橋守 通圓 ごめん やっぱり牧之原茶が好き

4日は当流大谷派の本山にて得度式があったとテレビや新聞紙上を賑わしていました(たとえばこれ)。親鸞さんがお山に上った9歳という歳も驚愕です。家康の人質時代は6歳で他家(尾張→駿府)を渡り歩いたのですが、そもそも有力家臣団の惣領家嫡男で一定の位置というものがあったはずですし守役は勿論、おつきの家臣の子供たちらに傅かれての生活は最低限保障されていたでしょう。

 

しかし親鸞さんも同様に父母と別れて、比叡山での生活に入るのですが、あの地、いわば完全なる実力主義の場で頭角を表していくというのは今更ながらですが、ただ者ではないということが窺えるわけです。

 

「9歳」で得度式に参加するという習いはイイですね。

拙寺愚息もその例に準じさせていただきましたが、私の場合は大学の卒業式前の春休みでした。

ハレの卒業式での剃髪は知り合いから「なんでまた?」と不審な目で見られるのが酷く辛かったことを覚えています。

コレは親のやる気とそのスタンスの違いののでしょうが、先代はまったく先の事を考えたり、配慮して行動する事などは苦手な人でした。

 

「守役」などという仕事は今や無いですね。

まぁそれに似た言葉としては「赤子のお守(おもり)」とか「重役のお守」という言葉として残っていますが・・。

「お守」とは「世話役」の事ですね。
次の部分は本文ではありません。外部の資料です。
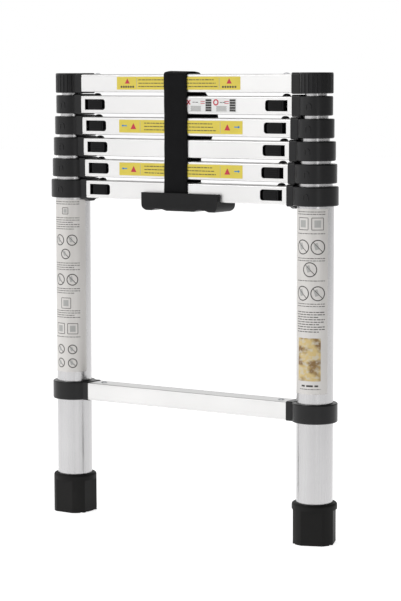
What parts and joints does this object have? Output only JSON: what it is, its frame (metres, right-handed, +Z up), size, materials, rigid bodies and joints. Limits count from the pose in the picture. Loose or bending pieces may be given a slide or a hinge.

それを専門の職種とするなど、もはやあるワケがありません。

また、昔よく耳にしたそれに似た言葉として「灯台守」という語があってそちらはまさに職種の一つでした。海洋交通の要である灯台の維持管理を灯台に常駐して行う人のことで大抵は家族で住みこむことになっていましたね。

 

いまは全自動化されて有人のそれはおそらく無くなってしまったと思いますのでもはや過去のお仕事だと思いますが、確か私の高校時代に「父親が御前崎の灯台守」という同級生が転向してきたことを覚えています。

 

さて、標記の「橋守」(はしもり)も今や死語。

意味は維持管理というよりも門番や関所の番人の如くの職種だったと思われます。ここで思い出すのが一休さんの「この橋渡るべからず」でした。
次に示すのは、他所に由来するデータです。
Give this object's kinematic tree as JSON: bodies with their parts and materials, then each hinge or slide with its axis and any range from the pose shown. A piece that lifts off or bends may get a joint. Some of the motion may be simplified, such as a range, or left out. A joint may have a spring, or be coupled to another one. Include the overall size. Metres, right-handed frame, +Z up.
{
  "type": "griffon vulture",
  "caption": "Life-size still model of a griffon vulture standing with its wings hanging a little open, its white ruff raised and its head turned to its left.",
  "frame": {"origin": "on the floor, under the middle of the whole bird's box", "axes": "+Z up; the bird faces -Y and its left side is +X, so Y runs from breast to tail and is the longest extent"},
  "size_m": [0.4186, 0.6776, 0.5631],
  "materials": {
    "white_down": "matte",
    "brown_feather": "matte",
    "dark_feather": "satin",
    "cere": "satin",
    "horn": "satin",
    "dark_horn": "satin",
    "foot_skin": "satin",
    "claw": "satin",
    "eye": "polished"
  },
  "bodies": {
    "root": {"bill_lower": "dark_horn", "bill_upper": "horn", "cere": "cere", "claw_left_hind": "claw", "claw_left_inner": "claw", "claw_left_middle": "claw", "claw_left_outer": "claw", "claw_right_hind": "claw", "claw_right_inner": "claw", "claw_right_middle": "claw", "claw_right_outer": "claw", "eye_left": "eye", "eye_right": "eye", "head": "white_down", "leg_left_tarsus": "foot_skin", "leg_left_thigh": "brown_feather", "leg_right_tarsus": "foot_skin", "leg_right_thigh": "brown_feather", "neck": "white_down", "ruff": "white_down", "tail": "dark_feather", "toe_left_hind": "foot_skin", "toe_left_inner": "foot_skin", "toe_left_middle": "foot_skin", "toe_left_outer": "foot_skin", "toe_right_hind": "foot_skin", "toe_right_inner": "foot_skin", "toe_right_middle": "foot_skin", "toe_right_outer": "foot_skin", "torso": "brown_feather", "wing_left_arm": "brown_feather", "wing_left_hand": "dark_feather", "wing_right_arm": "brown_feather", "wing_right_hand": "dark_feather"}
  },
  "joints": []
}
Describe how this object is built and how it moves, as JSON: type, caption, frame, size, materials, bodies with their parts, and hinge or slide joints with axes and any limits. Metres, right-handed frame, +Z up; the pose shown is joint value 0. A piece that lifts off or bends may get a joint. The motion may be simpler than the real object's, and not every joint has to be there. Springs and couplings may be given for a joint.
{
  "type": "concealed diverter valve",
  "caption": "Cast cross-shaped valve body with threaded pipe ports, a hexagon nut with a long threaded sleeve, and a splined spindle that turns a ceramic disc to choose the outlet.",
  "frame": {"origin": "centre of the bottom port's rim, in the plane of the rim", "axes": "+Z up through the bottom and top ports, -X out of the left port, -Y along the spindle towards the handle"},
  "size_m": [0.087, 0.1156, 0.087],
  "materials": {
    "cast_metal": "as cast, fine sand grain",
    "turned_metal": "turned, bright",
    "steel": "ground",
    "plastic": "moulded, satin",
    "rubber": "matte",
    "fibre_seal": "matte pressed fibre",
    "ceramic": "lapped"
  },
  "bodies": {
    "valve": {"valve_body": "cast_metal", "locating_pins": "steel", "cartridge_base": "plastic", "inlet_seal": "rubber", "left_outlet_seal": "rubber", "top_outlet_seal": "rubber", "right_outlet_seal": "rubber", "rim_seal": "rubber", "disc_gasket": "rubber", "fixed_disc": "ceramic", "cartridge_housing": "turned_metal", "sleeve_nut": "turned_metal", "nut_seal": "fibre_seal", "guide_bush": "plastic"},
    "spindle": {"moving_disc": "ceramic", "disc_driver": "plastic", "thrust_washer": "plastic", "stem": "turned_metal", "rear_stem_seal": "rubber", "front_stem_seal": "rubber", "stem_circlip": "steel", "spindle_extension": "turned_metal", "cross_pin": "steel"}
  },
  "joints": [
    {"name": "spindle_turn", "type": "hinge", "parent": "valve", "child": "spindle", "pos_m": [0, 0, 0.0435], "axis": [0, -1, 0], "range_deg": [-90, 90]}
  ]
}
中世で神社仏閣城郭は河川や濠に囲まれていることが多く、橋は守りのキーポイントですから、そこに番人を置くことは当然だったでしょう。

 

宇治平等院は宇治川のほとり宇治橋が掛かっています。

その橋の東詰め交差点、まさに橋のたもとにある茶店「通圓」(こちらは食べログより)という店がありますが、この店はかなりの歴史がある店で、この家の初代、通圓政久が宇治川橋東に庵を結んだのが始まりといいます(場所はここ)。
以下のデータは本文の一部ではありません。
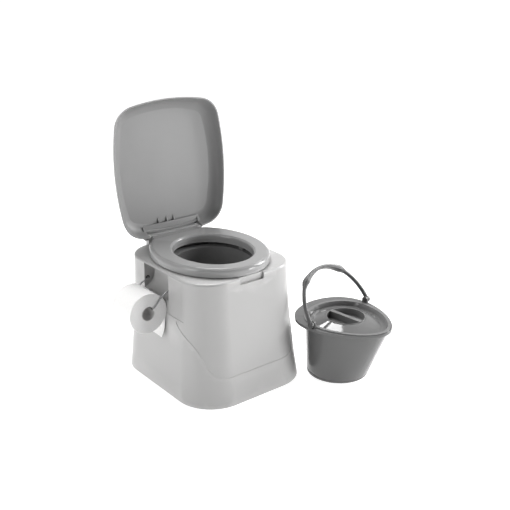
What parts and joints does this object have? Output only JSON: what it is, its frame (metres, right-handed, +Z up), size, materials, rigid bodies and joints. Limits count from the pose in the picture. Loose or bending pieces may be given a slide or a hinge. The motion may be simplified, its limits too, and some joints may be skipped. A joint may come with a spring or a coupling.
{
  "type": "portable camping toilet",
  "caption": "Portable camping toilet: flared plastic housing with hinged seat and lid, hanging waste pail, side roll holder, and a loose pail with dished lid and bail.",
  "frame": {"origin": "on the floor, under the middle of the set's overall box", "axes": "+Z up, -Y the way the toilet's front faces, +X to the right of a person who sits on it"},
  "size_m": [0.7211, 0.6676, 0.7914],
  "materials": {
    "housing_plastic": "fine satin grain",
    "pad_rubber": "matt black",
    "pin_plastic": "smooth",
    "cap_plastic": "satin",
    "bush_plastic": "smooth",
    "inner_pail_plastic": "polished",
    "pail_plastic": "polished",
    "pail_lid_plastic": "polished",
    "bail_plastic": "polished",
    "bail_pin_plastic": "smooth",
    "bail_cap_plastic": "smooth",
    "washer_plastic": "satin",
    "seat_plastic": "semi-gloss",
    "buffer_rubber": "matt",
    "lid_plastic": "satin",
    "wire_steel": "bright drawn wire",
    "core_card": "matt card",
    "roll_paper": "soft embossed paper",
    "tail_paper": "soft embossed paper"
  },
  "bodies": {
    "housing": {"housing": "housing_plastic", "foot_pads": "pad_rubber", "hinge_pins": "pin_plastic", "hinge_caps": "cap_plastic", "wire_bushes": "bush_plastic"},
    "lid": {"lid": "lid_plastic"},
    "seat": {"seat": "seat_plastic", "seat_buffers": "buffer_rubber"},
    "inner_pail": {"inner_pail": "inner_pail_plastic"},
    "roll_holder": {"roll_wire": "wire_steel", "paper_tail": "tail_paper"},
    "roll": {"toilet_roll": "roll_paper", "roll_core": "core_card"},
    "pail": {"pail": "pail_plastic", "bail_pins": "bail_pin_plastic", "bail_pin_caps": "bail_cap_plastic", "bail_washers": "washer_plastic"},
    "bail": {"bail": "bail_plastic"},
    "pail_lid": {"pail_lid": "pail_lid_plastic"}
  },
  "joints": [
    {"name": "lid_hinge", "type": "hinge", "parent": "housing", "child": "lid", "pos_m": [-0.065, 0.287, 0.382], "axis": [-1, 0, 0], "range_deg": [-93.9, 0]},
    {"name": "seat_hinge", "type": "hinge", "parent": "housing", "child": "seat", "pos_m": [-0.065, 0.287, 0.382], "axis": [-1, 0, 0], "range_deg": [0, 92]},
    {"name": "roll_holder_swing", "type": "hinge", "parent": "housing", "child": "roll_holder", "pos_m": [-0.23, 0.1115, 0.308], "axis": [0, 1, 0], "range_deg": [0, 50]},
    {"name": "roll_spin", "type": "hinge", "parent": "roll_holder", "child": "roll", "pos_m": [-0.3035, 0.106, 0.254], "axis": [0, 1, 0], "continuous": true},
    {"name": "inner_pail_lift", "type": "slide", "parent": "housing", "child": "inner_pail", "axis": [0, 0, 1], "range_m": [0, 0.01]},
    {"name": "pail_lift", "type": "slide", "parent": "housing", "child": "pail", "axis": [0, 0, 1], "range_m": [0, 0.25]},
    {"name": "bail_swing", "type": "hinge", "parent": "pail", "child": "bail", "pos_m": [0.2209, -0.16375, 0.191], "axis": [-0.993, -0.1184, 0], "range_deg": [-122, 52]},
    {"name": "pail_lid_lift", "type": "slide", "parent": "pail", "child": "pail_lid", "axis": [0, 0, 1], "range_m": [0, 0.07]}
  ]
}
橋守という名も伝わっています。その後茶店として代々に渡って人々に宇治茶を振る舞ってきたといいます。

ただしどんなにおいしい宇治茶と言われても、私は牧之原茶で育ったせい、その主観ではありますが、お茶の良し悪しについては譲る事はできません。

 

政久の「政」は源頼政から。彼に同調して兵を起こして平氏と戦って討死しています。頼政の墓の直近、鳳凰堂の将に裏手に彼と縁者の墓があります。

大挙する観光客は鳳凰堂のみにしか興味は無さそうですね。